How does Iraq turn the page, as we retreat to secure bases and prepare to bring home the last 50,000 troops?

Terrorism has returned. Iraq’s casualties are back up to where they were before the U.S. surge. Electricity is off much of the time. Six months after elections, no government exists. The Iraqi dead, wounded, widowed, orphaned, homeless and exiled are surely not better off.

What about those we leave behind? What happens to Iraqis who worked with us when we leave? How did our Vietnamese friends fare? What kind of future will Iraqis have, if civil and sectarian war return?

That our soldiers, Marines, diplomats and aid workers did their jobs bravely and honorably is understood by their countrymen — and attested to by the fact the U.S. military is the most respected of our institutions.

But was the war worth it? Some 72 percent of Americans said in a recent CBS poll that it was not worth the price in U.S. war dead.

What does the secretary of defense think?

“It really requires a historian’s perspective in terms of what happens here in the long run,” says Robert Gates. “How it all weighs in the balance over time remains to be seen.” A seven-year war, and our minister of defense cannot declare that it was all worth it.
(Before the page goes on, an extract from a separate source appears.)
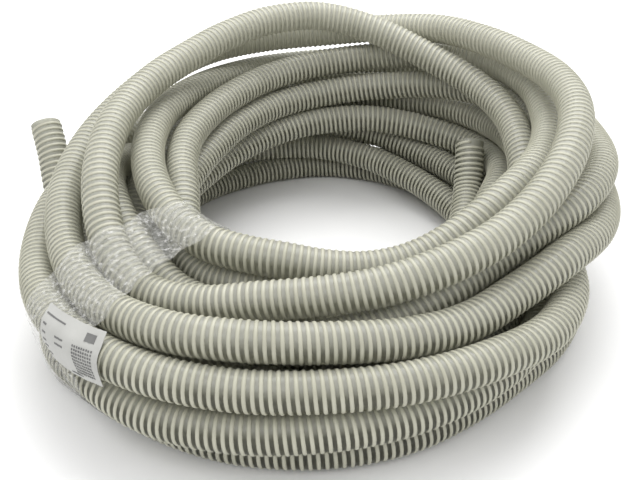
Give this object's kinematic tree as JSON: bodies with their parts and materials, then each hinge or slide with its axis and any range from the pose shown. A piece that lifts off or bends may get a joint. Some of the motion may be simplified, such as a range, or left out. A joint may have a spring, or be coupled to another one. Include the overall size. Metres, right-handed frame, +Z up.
{
  "type": "vacuum hose",
  "caption": "Loosely wound coil of spiral-reinforced pool vacuum hose with square-cut ends, tied in one place by a band of stretch film with a paper label.",
  "frame": {"origin": "on the floor under the middle of the coil's bounding box", "axes": "+Z up along the coil's axis; the film and the label are at the front left, towards -X and -Y; the free end stands up at the left, towards -X"},
  "size_m": [0.8343, 0.8463, 0.3259],
  "materials": {
    "hose_wall": "translucent grey-white flexible wall with a cream rigid rib, satin",
    "stretch_film": "clear wrinkled stretch film, glossy",
    "label_paper": "white coated paper, matt"
  },
  "bodies": {
    "root": {"hose_free_end": "hose_wall", "hose_lap_01": "hose_wall", "hose_lap_02": "hose_wall", "hose_lap_03": "hose_wall", "hose_lap_04": "hose_wall", "hose_lap_05": "hose_wall", "hose_lap_06": "hose_wall", "hose_lap_07": "hose_wall", "hose_lap_08": "hose_wall", "hose_lap_09": "hose_wall", "hose_lap_10": "hose_wall", "hose_lap_11": "hose_wall", "hose_lap_12": "hose_wall", "hose_lap_13": "hose_wall", "hose_lap_14": "hose_wall", "hose_inner_end": "hose_wall", "film_wrap": "stretch_film", "label": "label_paper"}
  },
  "joints": []
}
But if America is not a certain winner from this war, who is?

Iran saw its great enemy Saddam removed and its Shia allies come to power in Baghdad. Osama bin Laden saw America bled by wars in Afghanistan, Iraq, Pakistan and perhaps Iran, as al Qaeda has spread to Yemen, Somalia and North Africa.

And as America was tied down in the Long War, China emerged as the world’s No. 1 auto producer, No. 1 manufacturer, No. 1 exporter and No. 2 economy.

Meanwhile, The Washington Times reports,

“The federal government has posted signs along a major interstate highway in Arizona, more than 100 miles north of the U.S.-Mexico border, warning travelers the area is unsafe because of drug and alien smugglers, and a local sheriff says Mexican drug cartels now control some parts of the state.”

What does it profit America if we save Anbar and lose Arizona?